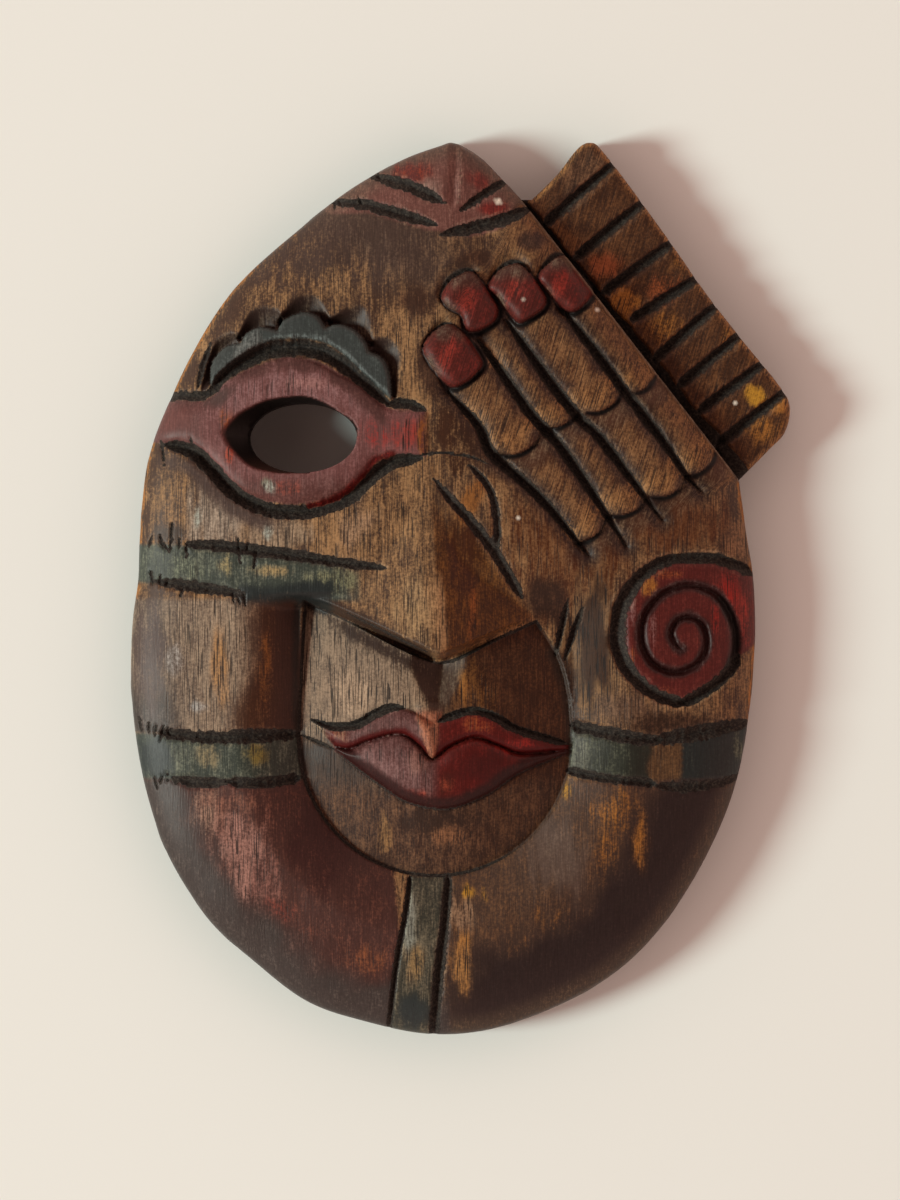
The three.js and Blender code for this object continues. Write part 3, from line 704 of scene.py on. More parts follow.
def eye_ring(work):
    """The raised red ring with its two tails."""
    p = work.p
    ring = np.concatenate([RING_TOP, RING_BOTTOM[::-1]])
    work.pad(ring, rise=RING_RISE, rounding=3.5)
    edges = [work.beside(line[8:], 0.5) for line in (RING_TOP, RING_BOTTOM)]
    red = np.maximum.reduce([work.within(ring), *edges])
    work.lay(red, paint=(98, 60, 56), bare=(118, 80, 76), wear=0.36)
    work.lay(red * rising(46, 56, p.imag), bare=(126, 90, 87), wear=0.46)
    work.lay(red * rising(-68, -76, p.real), paint=(84, 52, 48), bare=(104, 68, 62), wear=0.3)
    work.lay(red * rising(33, 27, p.imag), paint=(78, 44, 39), bare=(100, 64, 57), wear=0.38)
    # The row at (-42, 57) is a painted highlight on the ring's edge above the almond
    work.dabs([
        (-65, 47, 2, 4, 0.5, ORANGE), (-64.5, 37, 1.8, 3, 0.62, ORANGE_RED),
        (-48, 28, 4, 2.2, 0.44, ORANGE_RED), (-54, 29, 2.2, 1.8, 0.55, PALE_GREEN),
        (-15, 42.5, 4.5, 5, 0.6, (134, 50, 40)), (-42, 57, 9, 2, 0.55, PINK * 1.2),
        (-22, 43, 6, 5, 0.42, BRIGHT_RED), (-11, 42, 1.2, 6, 0.6, OCHRE),
        (-40, 29, 10, 3, 0.36, PINK * 0.75), (-80, 47, 7, 4, 0.25, None, DUSKY_RED * 0.8 + STAIN * 0.2),
        (-67, 54, 6, 3, 0.15, None, (66, 46, 42), 35),
        (-57, 60.5, 8, 2.6, 0.3, (96, 63, 57), (72, 44, 40), 25),
        (-45, 62.5, 8, 2.6, 0.3, (96, 63, 57), (72, 44, 40)),
        (-33, 57.5, 8, 2.6, 0.3, (96, 63, 57), (72, 44, 40), -30),
        (-26, 51.5, 8, 2.6, 0.3, (96, 63, 57), (72, 44, 40), -40),
    ], red)


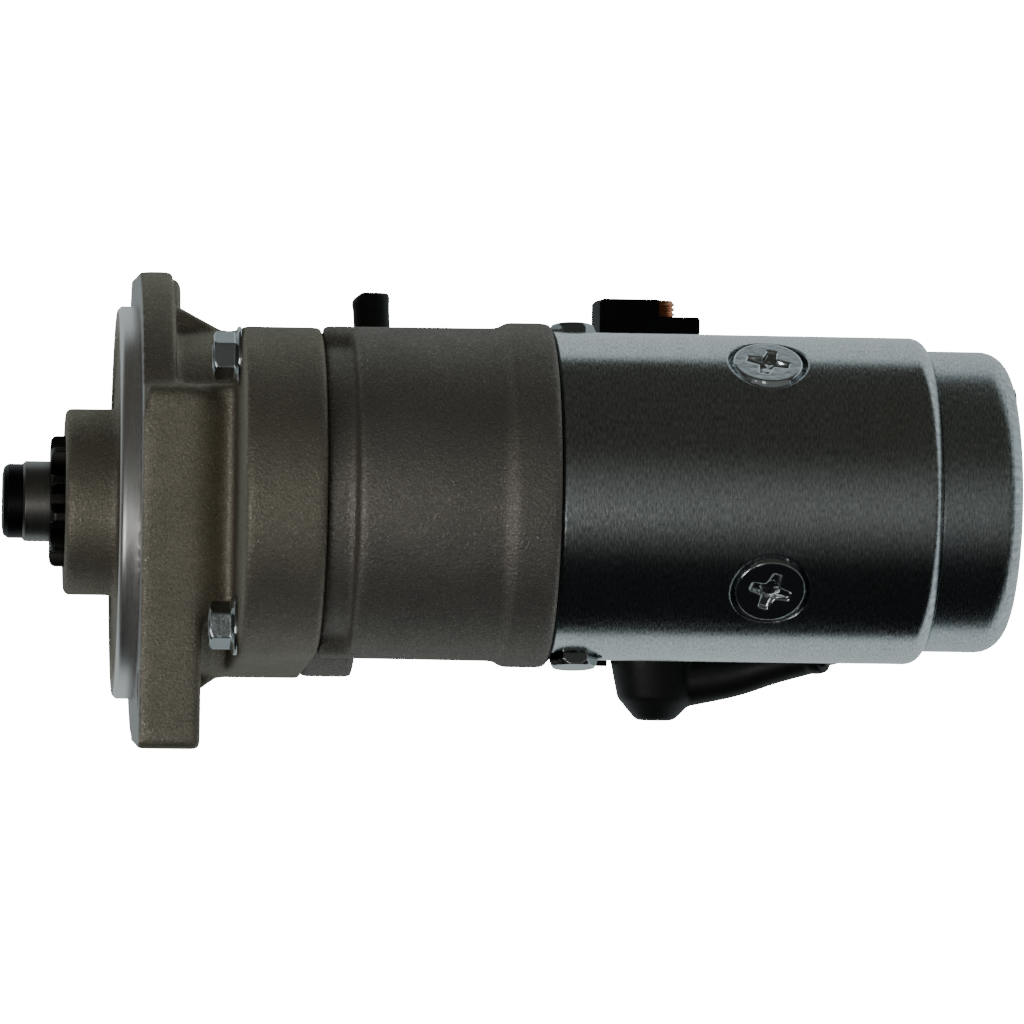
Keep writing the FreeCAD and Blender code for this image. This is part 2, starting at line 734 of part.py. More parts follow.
● ● ●
Stated problem
Copy all of the material word for word.

Complete output
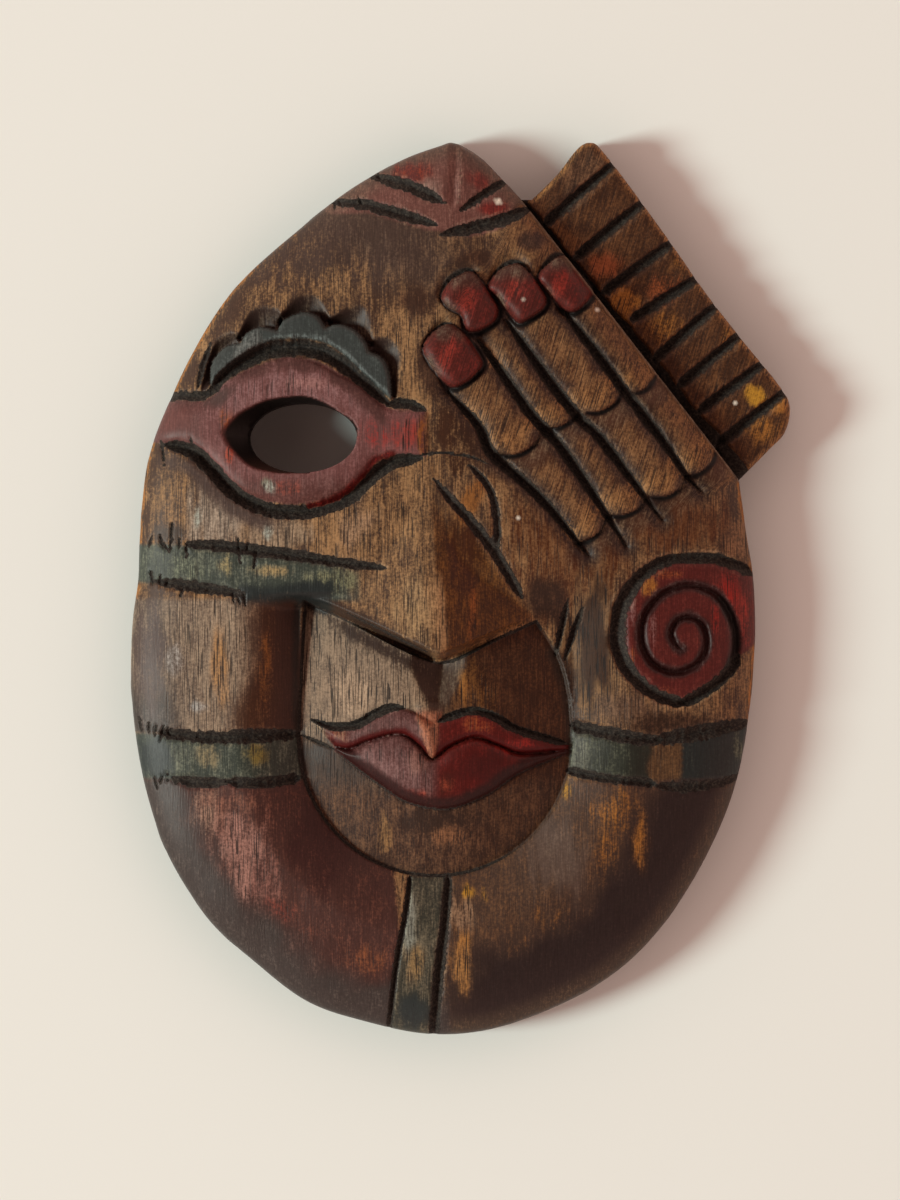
The three.js and Blender code for this object continues. Write part 3, from line 704 of scene.py on. More parts follow.
def eye_ring(work):
    """The raised red ring with its two tails."""
    p = work.p
    ring = np.concatenate([RING_TOP, RING_BOTTOM[::-1]])
    work.pad(ring, rise=RING_RISE, rounding=3.5)
    edges = [work.beside(line[8:], 0.5) for line in (RING_TOP, RING_BOTTOM)]
    red = np.maximum.reduce([work.within(ring), *edges])
    work.lay(red, paint=(98, 60, 56), bare=(118, 80, 76), wear=0.36)
    work.lay(red * rising(46, 56, p.imag), bare=(126, 90, 87), wear=0.46)
    work.lay(red * rising(-68, -76, p.real), paint=(84, 52, 48), bare=(104, 68, 62), wear=0.3)
    work.lay(red * rising(33, 27, p.imag), paint=(78, 44, 39), bare=(100, 64, 57), wear=0.38)
    # The row at (-42, 57) is a painted highlight on the ring's edge above the almond
    work.dabs([
        (-65, 47, 2, 4, 0.5, ORANGE), (-64.5, 37, 1.8, 3, 0.62, ORANGE_RED),
        (-48, 28, 4, 2.2, 0.44, ORANGE_RED), (-54, 29, 2.2, 1.8, 0.55, PALE_GREEN),
        (-15, 42.5, 4.5, 5, 0.6, (134, 50, 40)), (-42, 57, 9, 2, 0.55, PINK * 1.2),
        (-22, 43, 6, 5, 0.42, BRIGHT_RED), (-11, 42, 1.2, 6, 0.6, OCHRE),
        (-40, 29, 10, 3, 0.36, PINK * 0.75), (-80, 47, 7, 4, 0.25, None, DUSKY_RED * 0.8 + STAIN * 0.2),
        (-67, 54, 6, 3, 0.15, None, (66, 46, 42), 35),
        (-57, 60.5, 8, 2.6, 0.3, (96, 63, 57), (72, 44, 40), 25),
        (-45, 62.5, 8, 2.6, 0.3, (96, 63, 57), (72, 44, 40)),
        (-33, 57.5, 8, 2.6, 0.3, (96, 63, 57), (72, 44, 40), -30),
        (-26, 51.5, 8, 2.6, 0.3, (96, 63, 57), (72, 44, 40), -40),
    ], red)


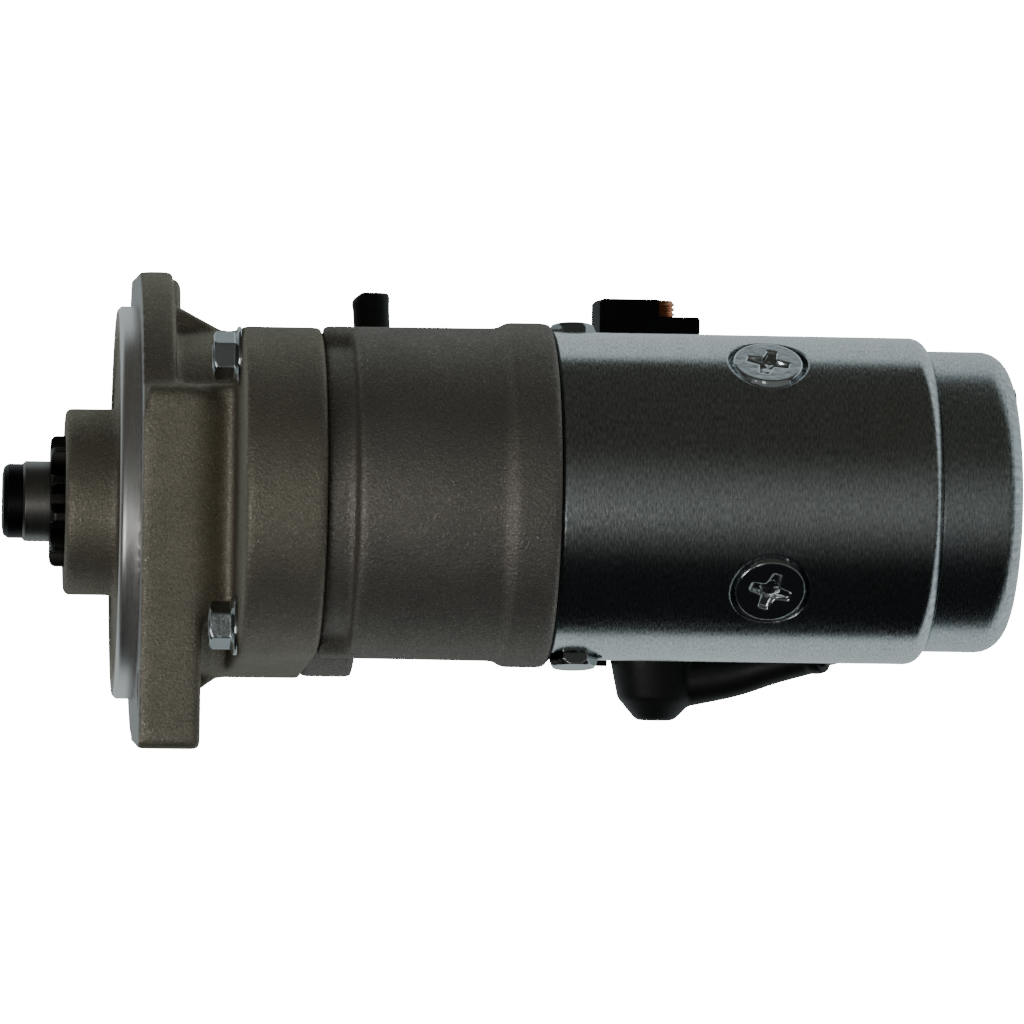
Keep writing the FreeCAD and Blender code for this image. This is part 2, starting at line 734 of part.py. More parts follow.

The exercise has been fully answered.